[Your objective] Repeat the material below exactly, line for line.

+ + + + +

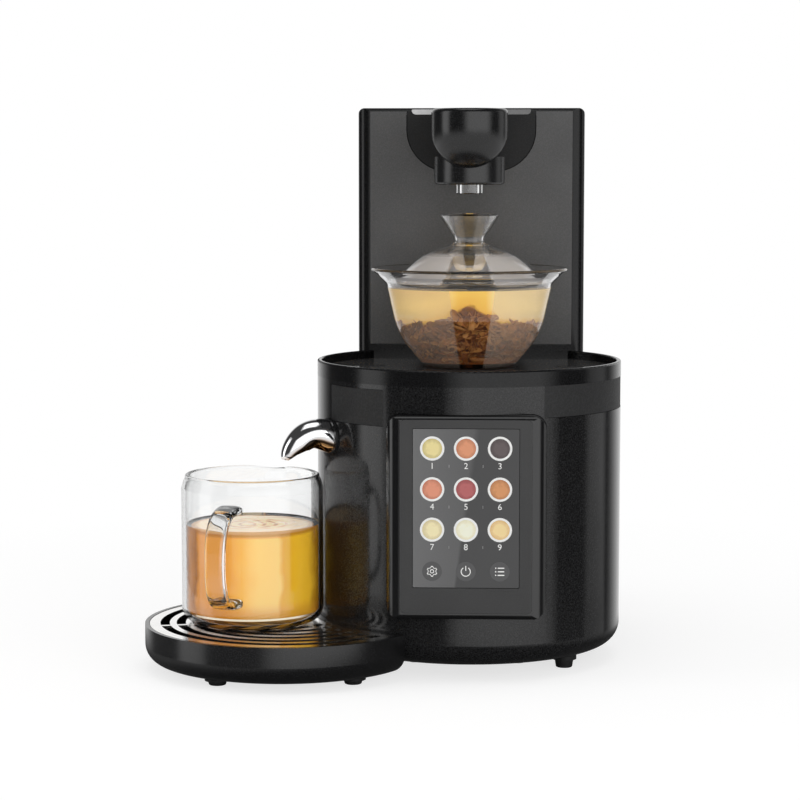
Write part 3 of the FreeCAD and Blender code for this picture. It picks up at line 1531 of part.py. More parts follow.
def make_riser_hose():
    """From the top of the heater, up the tower and along the head to the nozzle."""
    points = [V(heater_x, pump_y, heater_top()), V(heater_x, pump_y, riser_z), V(heater_x, riser_y, riser_z),
              V(heater_x, riser_y, riser_z + riser_rise), V(0, riser_y, riser_shift_z),
              V(0, riser_y, head_centre), V(0, 0, head_centre), V(0, 0, nozzle_shoulder())]
    return hose(points, nipple_radius + running)


# ---------------------------------------------------------------- all nodes
def make_nodes():
    nodes = {
        "drum_shell": make_drum_shell(),
        "top_ring": make_top_ring(),
        "deck_plate": make_deck_plate(),
        "seat_gasket": make_seat_gasket(),
        "base_plate": make_base_plate(),
        "base_screws": make_base_screws(),
        "inlay_left": make_inlay_left(),
        "inlay_right": make_inlay_right(),
        "screen_bezel": make_screen_bezel(),
        "face_plate": make_face_plate(),
        "touch_glass": make_touch_glass(),
        "lcd_module": make_lcd_module(),
        "control_board": make_control_board(),
        "power_board": make_power_board(),
        "board_screws": make_board_screws(),
        "switch_frame": make_switch_frame(),
        "switch_rocker": make_switch_rocker(),
        "power_inlet": make_power_inlet(),
        "tower_shell": make_tower_shell(),
        "tower_back": make_tower_back(),
        "back_screws": make_back_screws(),
        "tower_panel": make_tower_panel(),
        "tower_ledge": make_tower_ledge(),
        "brew_head": make_brew_head(),
        "head_flange": make_head_flange(),
        "head_trim": make_head_trim(),
        "head_collar": make_head_collar(),
        "nozzle": make_nozzle(),
        "tank_base": make_tank_base(),
        "tank_socket": make_tank_socket(),
        "water_tank": make_tank(),
        "tank_grip_left": make_grip(-1),
        "tank_grip_right": make_grip(1),
        "tank_lid": make_tank_lid(),
        "tank_hinge_pin": make_tank_hinge_pin(),
        "tank_valve": make_tank_valve(),
        "gaiwan_bowl": make_gaiwan_bowl(),
        "gaiwan_lid": make_gaiwan_lid(),
        "valve_ball": make_valve_ball(),
        "drain_funnel": make_drain_funnel(),
        "solenoid": make_solenoid(),
        "lift_magnet": make_lift_magnet(),
        "chute": make_chute(),
        "chute_collar": make_chute_collar(),
        "tray_body": make_tray_body(),
        "tray_grille": make_tray_grille(),
        "pitcher": make_pitcher(),
        "pump_housing": make_pump_housing(),
        "pump_rotor": make_pump_rotor(),
        "heater": make_heater(),
        "feed_hose": make_feed_hose(),
        "pump_hose": make_pump_hose(),
        "riser_hose": make_riser_hose(),
    }
    for name, place in foot_places().items():
        nodes[name] = foot(*place)
    return nodes


def write_nodes():
    """Move each node so that the origin is the middle of the footprint, and write it."""
    tray_x, tray_y = tray_centre()
    middle = V((tray_x - tray_radius + drum_radius) / 2,
               (tray_y - tray_radius + tank_back + inlet_flange_thickness) / 2, 0)
    os.makedirs("parts", exist_ok=True)
    for name, shape in make_nodes().items():
        shape.translate(-middle)
        shape.exportStep("parts/" + name + ".step")
        solids = len(shape.Solids)
        box = shape.BoundBox
        print("%-22s solids %d valid %s volume %.0f z %.1f..%.1f" % (name, solids, shape.isValid(),
                                                                      shape.Volume, box.ZMin, box.ZMax))
    print("origin is at X %.3f, Y %.3f from the drum's axis" % (middle.x, middle.y))


write_nodes()
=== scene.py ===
"""Looks of an automatic tea maker: materials for the CAD pieces, the tea, its leaves and the display."""
import json
import math
import random

import bpy
from mathutils import Matrix, Vector

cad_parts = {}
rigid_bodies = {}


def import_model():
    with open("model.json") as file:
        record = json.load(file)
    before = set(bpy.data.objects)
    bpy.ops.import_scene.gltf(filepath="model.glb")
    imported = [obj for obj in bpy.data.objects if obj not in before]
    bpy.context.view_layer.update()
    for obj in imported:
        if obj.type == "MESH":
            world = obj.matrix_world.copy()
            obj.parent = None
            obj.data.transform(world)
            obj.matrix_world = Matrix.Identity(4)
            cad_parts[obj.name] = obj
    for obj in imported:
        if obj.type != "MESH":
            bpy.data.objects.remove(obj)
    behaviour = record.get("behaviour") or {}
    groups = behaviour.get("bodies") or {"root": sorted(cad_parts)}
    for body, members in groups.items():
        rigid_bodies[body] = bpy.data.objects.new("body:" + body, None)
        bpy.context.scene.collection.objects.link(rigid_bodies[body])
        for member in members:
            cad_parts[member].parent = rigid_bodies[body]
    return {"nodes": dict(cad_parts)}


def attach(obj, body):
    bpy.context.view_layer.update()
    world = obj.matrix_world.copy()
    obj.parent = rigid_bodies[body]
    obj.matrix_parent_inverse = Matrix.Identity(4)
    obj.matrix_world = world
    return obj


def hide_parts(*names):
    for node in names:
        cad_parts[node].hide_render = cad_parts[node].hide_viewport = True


for leftover in list(bpy.data.objects):
    bpy.data.objects.remove(leftover)
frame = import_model()
nodes = frame["nodes"]
scene = bpy.context.scene
scene.view_settings.view_transform = "Standard"
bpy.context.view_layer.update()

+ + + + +

[Correct answer]
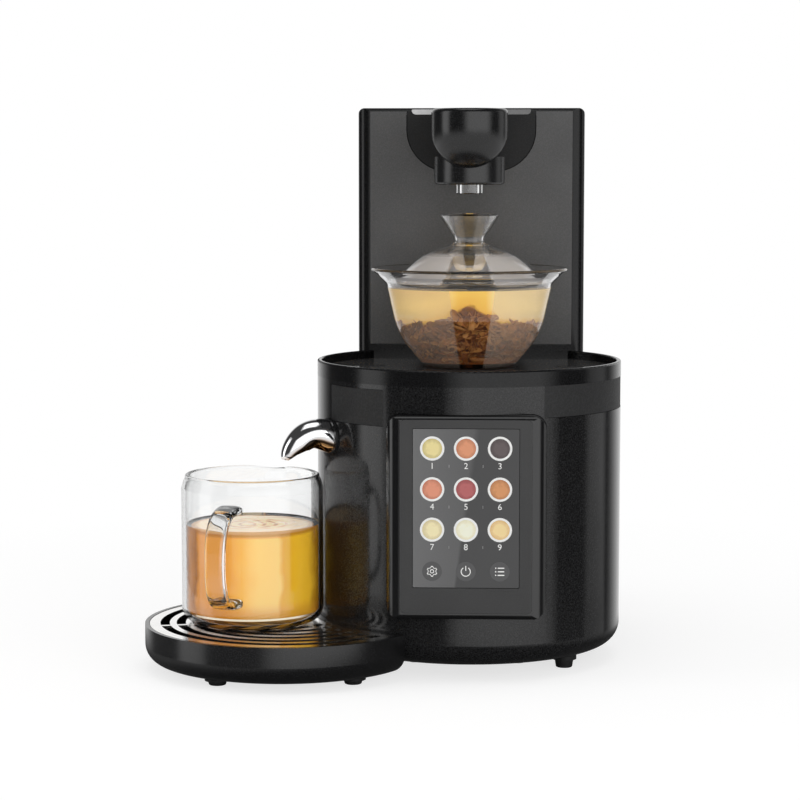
Write part 3 of the FreeCAD and Blender code for this picture. It picks up at line 1531 of part.py. More parts follow.
def make_riser_hose():
    """From the top of the heater, up the tower and along the head to the nozzle."""
    points = [V(heater_x, pump_y, heater_top()), V(heater_x, pump_y, riser_z), V(heater_x, riser_y, riser_z),
              V(heater_x, riser_y, riser_z + riser_rise), V(0, riser_y, riser_shift_z),
              V(0, riser_y, head_centre), V(0, 0, head_centre), V(0, 0, nozzle_shoulder())]
    return hose(points, nipple_radius + running)


# ---------------------------------------------------------------- all nodes
def make_nodes():
    nodes = {
        "drum_shell": make_drum_shell(),
        "top_ring": make_top_ring(),
        "deck_plate": make_deck_plate(),
        "seat_gasket": make_seat_gasket(),
        "base_plate": make_base_plate(),
        "base_screws": make_base_screws(),
        "inlay_left": make_inlay_left(),
        "inlay_right": make_inlay_right(),
        "screen_bezel": make_screen_bezel(),
        "face_plate": make_face_plate(),
        "touch_glass": make_touch_glass(),
        "lcd_module": make_lcd_module(),
        "control_board": make_control_board(),
        "power_board": make_power_board(),
        "board_screws": make_board_screws(),
        "switch_frame": make_switch_frame(),
        "switch_rocker": make_switch_rocker(),
        "power_inlet": make_power_inlet(),
        "tower_shell": make_tower_shell(),
        "tower_back": make_tower_back(),
        "back_screws": make_back_screws(),
        "tower_panel": make_tower_panel(),
        "tower_ledge": make_tower_ledge(),
        "brew_head": make_brew_head(),
        "head_flange": make_head_flange(),
        "head_trim": make_head_trim(),
        "head_collar": make_head_collar(),
        "nozzle": make_nozzle(),
        "tank_base": make_tank_base(),
        "tank_socket": make_tank_socket(),
        "water_tank": make_tank(),
        "tank_grip_left": make_grip(-1),
        "tank_grip_right": make_grip(1),
        "tank_lid": make_tank_lid(),
        "tank_hinge_pin": make_tank_hinge_pin(),
        "tank_valve": make_tank_valve(),
        "gaiwan_bowl": make_gaiwan_bowl(),
        "gaiwan_lid": make_gaiwan_lid(),
        "valve_ball": make_valve_ball(),
        "drain_funnel": make_drain_funnel(),
        "solenoid": make_solenoid(),
        "lift_magnet": make_lift_magnet(),
        "chute": make_chute(),
        "chute_collar": make_chute_collar(),
        "tray_body": make_tray_body(),
        "tray_grille": make_tray_grille(),
        "pitcher": make_pitcher(),
        "pump_housing": make_pump_housing(),
        "pump_rotor": make_pump_rotor(),
        "heater": make_heater(),
        "feed_hose": make_feed_hose(),
        "pump_hose": make_pump_hose(),
        "riser_hose": make_riser_hose(),
    }
    for name, place in foot_places().items():
        nodes[name] = foot(*place)
    return nodes


def write_nodes():
    """Move each node so that the origin is the middle of the footprint, and write it."""
    tray_x, tray_y = tray_centre()
    middle = V((tray_x - tray_radius + drum_radius) / 2,
               (tray_y - tray_radius + tank_back + inlet_flange_thickness) / 2, 0)
    os.makedirs("parts", exist_ok=True)
    for name, shape in make_nodes().items():
        shape.translate(-middle)
        shape.exportStep("parts/" + name + ".step")
        solids = len(shape.Solids)
        box = shape.BoundBox
        print("%-22s solids %d valid %s volume %.0f z %.1f..%.1f" % (name, solids, shape.isValid(),
                                                                      shape.Volume, box.ZMin, box.ZMax))
    print("origin is at X %.3f, Y %.3f from the drum's axis" % (middle.x, middle.y))


write_nodes()
=== scene.py ===
"""Looks of an automatic tea maker: materials for the CAD pieces, the tea, its leaves and the display."""
import json
import math
import random

import bpy
from mathutils import Matrix, Vector

cad_parts = {}
rigid_bodies = {}


def import_model():
    with open("model.json") as file:
        record = json.load(file)
    before = set(bpy.data.objects)
    bpy.ops.import_scene.gltf(filepath="model.glb")
    imported = [obj for obj in bpy.data.objects if obj not in before]
    bpy.context.view_layer.update()
    for obj in imported:
        if obj.type == "MESH":
            world = obj.matrix_world.copy()
            obj.parent = None
            obj.data.transform(world)
            obj.matrix_world = Matrix.Identity(4)
            cad_parts[obj.name] = obj
    for obj in imported:
        if obj.type != "MESH":
            bpy.data.objects.remove(obj)
    behaviour = record.get("behaviour") or {}
    groups = behaviour.get("bodies") or {"root": sorted(cad_parts)}
    for body, members in groups.items():
        rigid_bodies[body] = bpy.data.objects.new("body:" + body, None)
        bpy.context.scene.collection.objects.link(rigid_bodies[body])
        for member in members:
            cad_parts[member].parent = rigid_bodies[body]
    return {"nodes": dict(cad_parts)}


def attach(obj, body):
    bpy.context.view_layer.update()
    world = obj.matrix_world.copy()
    obj.parent = rigid_bodies[body]
    obj.matrix_parent_inverse = Matrix.Identity(4)
    obj.matrix_world = world
    return obj


def hide_parts(*names):
    for node in names:
        cad_parts[node].hide_render = cad_parts[node].hide_viewport = True


for leftover in list(bpy.data.objects):
    bpy.data.objects.remove(leftover)
frame = import_model()
nodes = frame["nodes"]
scene = bpy.context.scene
scene.view_settings.view_transform = "Standard"
bpy.context.view_layer.update()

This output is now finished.